Membahas tentang peperangan yang terjadi pada zaman Rasulullah, tergambar jelas upaya beliau dan para sahabat untuk menegakkan Islam dari ancaman orang-orang kafir. Peperangan yang terjadi merupakan solusi terakhir yang diambil ketika tidak ada alternatif lain. Dari sekian banyak peperangan, umat Islam berhasil meraih kemenangan dan sukses dalam menyebarkan Islam di berbagai wilayah, namun ada pula peperangan di mana umat Islam harus menerima kekalahan.
Imam Ahmad bin Muhammad bin Ibrahim ats-Tsa’labi dalam karya tafsirnya menyebutkan bahwa peperangan pada masa Rasulullah sangat banyak dan dapat dibagi menjadi dua kategori: (1) peperangan yang diikuti oleh Rasulullah; dan (2) peperangan yang tidak diikuti olehnya. Ats-Tsa’labi mencatat bahwa jumlah peperangan yang diikuti Rasulullah selama hidupnya adalah sebanyak dua puluh enam, salah satunya adalah perang Abwa, yang juga dikenal sebagai perang Waddan.
Perang Abwa atau Waddan terletak di antara kota Makkah dan Madinah. Meskipun tidak sepopuler perang Uhud dan Badar, perang ini tetap merupakan peristiwa penting dalam sejarah perjuangan Rasulullah. Selain itu, perang Abwa menjadi awal dari beberapa peperangan selanjutnya.
Syekh Muhammad Said Ramadhan Al-Buthi menjelaskan bahwa perintah untuk berperang baru turun setelah hijrahnya Rasulullah. Hadits yang diriwayatkan oleh Imam al-Bukhari menyebutkan bahwa saat itulah umat Islam yang akan memerangi orang Quraisy, bukan sebaliknya. Peristiwa ini terjadi pada bulan Safar tahun kedua hijriah, yaitu Agustus 623 M, tepat satu tahun setelah Rasulullah menetap di Madinah. Pada saat itu, Rasulullah berencana menyerang kaum Quraisy dan Bani Hamzah, namun mereka menawarkan perjanjian damai, sehingga perang pun tidak terjadi. Peristiwa ini dikenal sebagai Perang Waddan.
Setelah hijrah ke Madinah, umat Islam masih menghadapi ancaman dari kaum kafir Quraisy. Mereka tidak tinggal diam dan terus menerus mengganggu Rasulullah dengan berbagai ancaman dan hinaan. Umat Islam juga menerima berbagai tekanan, termasuk embargo ekonomi. Dalam kondisi seperti ini, Allah menurunkan ayat pertama yang mengizinkan umat Islam untuk berperang, yaitu QS Al-Hajj: 39, yang menyatakan bahwa umat Islam yang dizalimi diizinkan untuk berperang.

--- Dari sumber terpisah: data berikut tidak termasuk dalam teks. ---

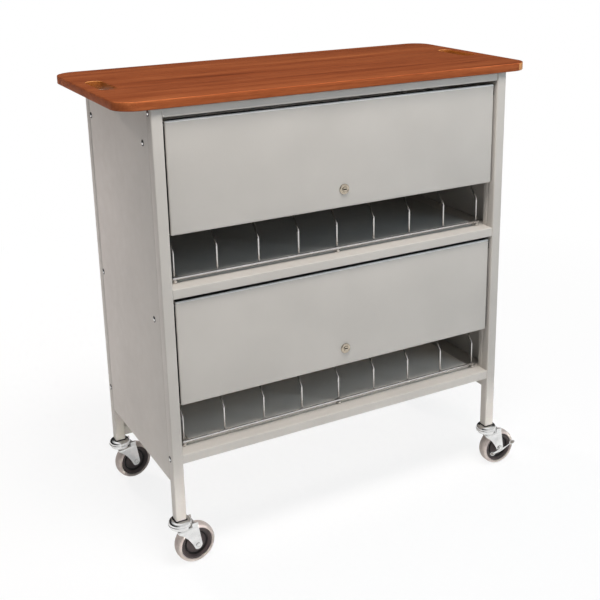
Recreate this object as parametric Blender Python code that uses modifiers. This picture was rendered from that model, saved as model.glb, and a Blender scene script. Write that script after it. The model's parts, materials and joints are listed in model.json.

Tibalah saatnya umat Islam menghadapi semua kekejaman yang dilakukan oleh kaum kafir. Dalam perang Abwa, Rasulullah merencanakan strategi untuk menyekat kaum Quraisy dengan membagi pasukan menjadi beberapa tempat. Namun, rencana ini tidak dapat dilaksanakan karena kaum kafir telah pergi sebelum umat Islam datang.
Setelah tidak menemukan musuh di lokasi perang, umat Islam akhirnya pulang. Namun, mereka tidak menyadari bahwa mereka dikepung oleh kaum kafir yang dipimpin oleh Makhsy bin Amr adl-Dlamrah. Ketika umat Islam bersiap menghadapi mereka, ternyata kedatangan kaum Dlamrah bukan untuk berperang, melainkan untuk melakukan kesepakatan damai dengan Rasulullah. Kesepakatan ini menjamin keamanan harta dan jiwa mereka serta memberikan dukungan jika Rasulullah meminta pertolongan.
Perang Abwa adalah yang pertama di mana Rasulullah memimpin langsung pasukan. Peristiwa ini menunjukkan bahwa umat Islam sudah memiliki kekuatan militer yang cukup untuk melawan siapa saja yang berusaha menghalangi penyebaran ajaran Islam. Dengan demikian, perang Abwa/Waddan menjadi bagian penting dari sejarah perjuangan Rasulullah dan umat Islam dalam menegakkan agama Allah.